== Aim of the exercise ==
Can you write out the whole listing exactly?

== Supplied material ==
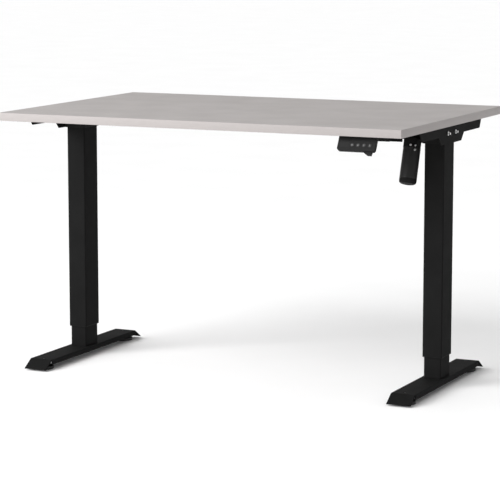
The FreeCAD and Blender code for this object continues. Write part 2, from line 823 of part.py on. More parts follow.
def gearbox_housing():
    """Drum round the worm wheel, case round the worm, and a flange with a spigot inside the motor can."""
    drum = rod(drum_radius, (drum_start, 0, shaft_z), (1, 0, 0), drum_length - drum_wall)
    case = motor_rod(worm_case_radius, -worm_case_top, worm_case_bottom)
    flange = motor_rod(flange_radius, worm_case_bottom, can_start)
    flange = flange.common(box(-flange_radius, motor_flange_flat, -flange_radius, flange_radius,
                               worm_case_bottom, can_start))
    spigot_radius = can_bore - spigot_play
    spigot = motor_ring(spigot_radius, spigot_radius - spigot_wall, can_start, can_start + spigot_length)
    pad = box(motor_x - gearbox_mount_half, motor_x + gearbox_mount_half,
              gearbox_mount_near, gearbox_mount_far, shaft_z + gearbox_mount_rise, head_top)
    solid = fuse([drum, on_motor_axis(fuse([case, flange, spigot])), pad])
    room_start = -worm_case_top + worm_case_wall
    cuts = [rod(drum_cavity, (drum_start + drum_wall, 0, shaft_z), (1, 0, 0), drum_length)]
    cuts.append(through(bush_radius + run_play, (drum_start, 0, shaft_z), (1, 0, 0), drum_wall))
    cuts.append(on_motor_axis(motor_rod(worm_room_radius, room_start, worm_room_end)))
    shaft_room = motor_shaft_radius + run_play + motor_shaft_room
    cuts.append(on_motor_axis(motor_rod(shaft_room, room_start, can_start + margin)))
    for angle, place, surface in gearbox_screw_places():
        deep = surface - gearbox_screw_length - tap_spare
        cuts.append(across_motor(gearbox_screw_radius + screw_play, angle, place, deep, surface + margin))
    return cut(solid, cuts)


def gearbox_cover():
    disc = rod(drum_radius, (drum_end - drum_wall, 0, shaft_z), (1, 0, 0), drum_wall)
    case = on_motor_axis(motor_rod(worm_case_radius + cover_play, -worm_case_top - margin, worm_case_bottom))
    bore = through(bush_radius + run_play, (drum_end - drum_wall, 0, shaft_z), (1, 0, 0), drum_wall)
    return cut(disc, [case, bore])


def gearbox_screws():
    """Round head screws square to the motor axis: two in the flange, one through the can into the spigot."""
    screws = []
    for angle, place, surface in gearbox_screw_places():
        under = surface + screw_play
        head = rod(gearbox_head_radius, (0, under, place), (0, 1, 0), gearbox_head_height)
        crown = [edge for edge in head.Edges if edge.Closed and edge.CenterOfMass.y > under + margin]
        head = head.makeFillet(gearbox_head_round, crown)
        tip = (0, under - gearbox_screw_length, place)
        shank = rod(gearbox_screw_radius, tip, (0, 1, 0), gearbox_screw_length)
        screws.append(on_motor_axis(turned(fuse([head, shank]), (0, 0, 1), -angle)))
    return Part.makeCompound(screws)


def motor_can():
    """Open tube; the gearbox closes its upper end and the cap its lower one."""
    can = on_motor_axis(motor_ring(motor_radius, can_bore, can_start, can_end))
    angle, place, surface = gearbox_screw_places()[-1]
    hole = gearbox_screw_radius + gearbox_screw_hole_play
    return can.cut(across_motor(hole, angle, place, can_bore - margin, surface + margin))


def motor_end_cap():
    cap = motor_rod(motor_radius, can_end, can_end + motor_cap)
    cap = cap.makeFillet(motor_cap_round, round_edges(cap, can_end + motor_cap))
    pocket = motor_rod(motor_shaft_radius + run_play, can_end, can_end + motor_shaft_tail + margin)
    return on_motor_axis(cap.cut(pocket))


def motor_magnets():
    """Two curved magnets on the inside of the can."""
    outer = can_bore - magnet_play
    start = armature_start - magnet_overhang
    end = armature_start + armature_length + magnet_overhang
    full = motor_ring(outer, armature_radius + magnet_gap, start, end)
    halves = []
    for side in (-1, 1):
        x0, x1 = sorted((side * magnet_split, side * outer))
        halves.append(on_motor_axis(full.common(box(x0, x1, -outer, outer, start, end))))
    return Part.makeCompound(halves)


def motor_armature():
    end = armature_start + armature_length
    core = motor_ring(armature_radius, motor_shaft_radius, armature_start, end)
    slot = box(armature_radius - armature_slot_depth, armature_radius + margin,
               -armature_slot_half, armature_slot_half, armature_start, end)
    slots = [turned(slot, (0, 0, 1), 360.0 / armature_slots * step) for step in range(armature_slots)]
    commutator = motor_ring(commutator_radius, motor_shaft_radius, end, end + commutator_length)
    return on_motor_axis(fuse([cut(core, slots), commutator]))


def worm_shaft():
    """Motor shaft with the worm on its upper end, as a plain cylinder of the root diameter."""
    start = -worm_case_top + worm_case_wall + motor_shaft_end_gap
    shaft = motor_rod(motor_shaft_radius, start, can_end + motor_shaft_tail)
    worm = motor_rod(worm_root, start + worm_inset, start + worm_inset + worm_length)
    return on_motor_axis(fuse([shaft, worm]))


def worm_wheel():
    """Straight-toothed stand-in for the worm wheel; its hub runs in the two gearbox bushes."""
    tip = wheel_pitch + wheel_module
    root = wheel_pitch - wheel_dedendum * wheel_module
    clear = tip + margin
    x0 = motor_x - wheel_width / 2
    wheel = rod(tip, (x0, 0, shaft_z), (1, 0, 0), wheel_width)
    pitch = 2 * math.pi / wheel_teeth
    sides = ((root, wheel_gap_root), (clear, wheel_gap_tip), (clear, -wheel_gap_tip), (root, -wheel_gap_root))
    gaps = []
    for tooth in range(wheel_teeth):
        points = []
        for radius, share in sides:
            angle = (tooth + share) * pitch
            points.append((x0, radius * math.cos(angle), shaft_z + radius * math.sin(angle)))
        gaps.append(slab(points, (wheel_width, 0, 0)))
    wheel = wheel.cut(Part.makeCompound(gaps))
    hub_start = (drum_start + end_play, 0, shaft_z)
    hub_length = drum_length - 2 * end_play
    hub = rod(bevel_hub_radius, hub_start, (1, 0, 0), hub_length)
    return fuse([wheel, hub]).cut(hexagon(shaft_flats + hex_play, hub_start, hub_length))


# ---------------------------------------------------------------- control box

def control_box_plan():
    x1 = motor_bracket_x + box_past_bracket
    y1 = beam_front - box_from_beam
    return x1 - box_length, x1, y1 - box_width, y1


def inlet_place():
    """Centre of the mains inlet on the left wall of the control box."""
    x0, x1, y0, y1 = control_box_plan()
    return x0, y0 + inlet_y, underside_height - box_height / 2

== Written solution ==
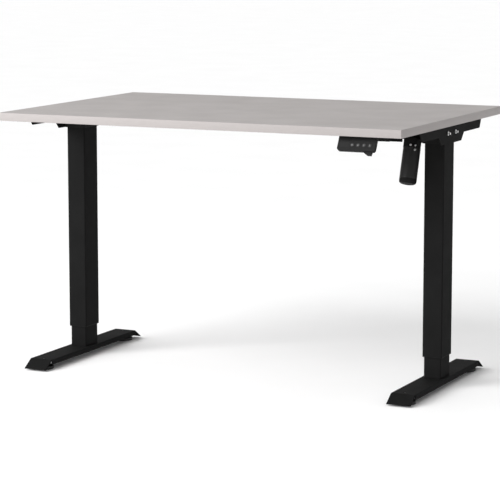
The FreeCAD and Blender code for this object continues. Write part 2, from line 823 of part.py on. More parts follow.
def gearbox_housing():
    """Drum round the worm wheel, case round the worm, and a flange with a spigot inside the motor can."""
    drum = rod(drum_radius, (drum_start, 0, shaft_z), (1, 0, 0), drum_length - drum_wall)
    case = motor_rod(worm_case_radius, -worm_case_top, worm_case_bottom)
    flange = motor_rod(flange_radius, worm_case_bottom, can_start)
    flange = flange.common(box(-flange_radius, motor_flange_flat, -flange_radius, flange_radius,
                               worm_case_bottom, can_start))
    spigot_radius = can_bore - spigot_play
    spigot = motor_ring(spigot_radius, spigot_radius - spigot_wall, can_start, can_start + spigot_length)
    pad = box(motor_x - gearbox_mount_half, motor_x + gearbox_mount_half,
              gearbox_mount_near, gearbox_mount_far, shaft_z + gearbox_mount_rise, head_top)
    solid = fuse([drum, on_motor_axis(fuse([case, flange, spigot])), pad])
    room_start = -worm_case_top + worm_case_wall
    cuts = [rod(drum_cavity, (drum_start + drum_wall, 0, shaft_z), (1, 0, 0), drum_length)]
    cuts.append(through(bush_radius + run_play, (drum_start, 0, shaft_z), (1, 0, 0), drum_wall))
    cuts.append(on_motor_axis(motor_rod(worm_room_radius, room_start, worm_room_end)))
    shaft_room = motor_shaft_radius + run_play + motor_shaft_room
    cuts.append(on_motor_axis(motor_rod(shaft_room, room_start, can_start + margin)))
    for angle, place, surface in gearbox_screw_places():
        deep = surface - gearbox_screw_length - tap_spare
        cuts.append(across_motor(gearbox_screw_radius + screw_play, angle, place, deep, surface + margin))
    return cut(solid, cuts)


def gearbox_cover():
    disc = rod(drum_radius, (drum_end - drum_wall, 0, shaft_z), (1, 0, 0), drum_wall)
    case = on_motor_axis(motor_rod(worm_case_radius + cover_play, -worm_case_top - margin, worm_case_bottom))
    bore = through(bush_radius + run_play, (drum_end - drum_wall, 0, shaft_z), (1, 0, 0), drum_wall)
    return cut(disc, [case, bore])


def gearbox_screws():
    """Round head screws square to the motor axis: two in the flange, one through the can into the spigot."""
    screws = []
    for angle, place, surface in gearbox_screw_places():
        under = surface + screw_play
        head = rod(gearbox_head_radius, (0, under, place), (0, 1, 0), gearbox_head_height)
        crown = [edge for edge in head.Edges if edge.Closed and edge.CenterOfMass.y > under + margin]
        head = head.makeFillet(gearbox_head_round, crown)
        tip = (0, under - gearbox_screw_length, place)
        shank = rod(gearbox_screw_radius, tip, (0, 1, 0), gearbox_screw_length)
        screws.append(on_motor_axis(turned(fuse([head, shank]), (0, 0, 1), -angle)))
    return Part.makeCompound(screws)


def motor_can():
    """Open tube; the gearbox closes its upper end and the cap its lower one."""
    can = on_motor_axis(motor_ring(motor_radius, can_bore, can_start, can_end))
    angle, place, surface = gearbox_screw_places()[-1]
    hole = gearbox_screw_radius + gearbox_screw_hole_play
    return can.cut(across_motor(hole, angle, place, can_bore - margin, surface + margin))


def motor_end_cap():
    cap = motor_rod(motor_radius, can_end, can_end + motor_cap)
    cap = cap.makeFillet(motor_cap_round, round_edges(cap, can_end + motor_cap))
    pocket = motor_rod(motor_shaft_radius + run_play, can_end, can_end + motor_shaft_tail + margin)
    return on_motor_axis(cap.cut(pocket))


def motor_magnets():
    """Two curved magnets on the inside of the can."""
    outer = can_bore - magnet_play
    start = armature_start - magnet_overhang
    end = armature_start + armature_length + magnet_overhang
    full = motor_ring(outer, armature_radius + magnet_gap, start, end)
    halves = []
    for side in (-1, 1):
        x0, x1 = sorted((side * magnet_split, side * outer))
        halves.append(on_motor_axis(full.common(box(x0, x1, -outer, outer, start, end))))
    return Part.makeCompound(halves)


def motor_armature():
    end = armature_start + armature_length
    core = motor_ring(armature_radius, motor_shaft_radius, armature_start, end)
    slot = box(armature_radius - armature_slot_depth, armature_radius + margin,
               -armature_slot_half, armature_slot_half, armature_start, end)
    slots = [turned(slot, (0, 0, 1), 360.0 / armature_slots * step) for step in range(armature_slots)]
    commutator = motor_ring(commutator_radius, motor_shaft_radius, end, end + commutator_length)
    return on_motor_axis(fuse([cut(core, slots), commutator]))


def worm_shaft():
    """Motor shaft with the worm on its upper end, as a plain cylinder of the root diameter."""
    start = -worm_case_top + worm_case_wall + motor_shaft_end_gap
    shaft = motor_rod(motor_shaft_radius, start, can_end + motor_shaft_tail)
    worm = motor_rod(worm_root, start + worm_inset, start + worm_inset + worm_length)
    return on_motor_axis(fuse([shaft, worm]))


def worm_wheel():
    """Straight-toothed stand-in for the worm wheel; its hub runs in the two gearbox bushes."""
    tip = wheel_pitch + wheel_module
    root = wheel_pitch - wheel_dedendum * wheel_module
    clear = tip + margin
    x0 = motor_x - wheel_width / 2
    wheel = rod(tip, (x0, 0, shaft_z), (1, 0, 0), wheel_width)
    pitch = 2 * math.pi / wheel_teeth
    sides = ((root, wheel_gap_root), (clear, wheel_gap_tip), (clear, -wheel_gap_tip), (root, -wheel_gap_root))
    gaps = []
    for tooth in range(wheel_teeth):
        points = []
        for radius, share in sides:
            angle = (tooth + share) * pitch
            points.append((x0, radius * math.cos(angle), shaft_z + radius * math.sin(angle)))
        gaps.append(slab(points, (wheel_width, 0, 0)))
    wheel = wheel.cut(Part.makeCompound(gaps))
    hub_start = (drum_start + end_play, 0, shaft_z)
    hub_length = drum_length - 2 * end_play
    hub = rod(bevel_hub_radius, hub_start, (1, 0, 0), hub_length)
    return fuse([wheel, hub]).cut(hexagon(shaft_flats + hex_play, hub_start, hub_length))


# ---------------------------------------------------------------- control box

def control_box_plan():
    x1 = motor_bracket_x + box_past_bracket
    y1 = beam_front - box_from_beam
    return x1 - box_length, x1, y1 - box_width, y1


def inlet_place():
    """Centre of the mains inlet on the left wall of the control box."""
    x0, x1, y0, y1 = control_box_plan()
    return x0, y0 + inlet_y, underside_height - box_height / 2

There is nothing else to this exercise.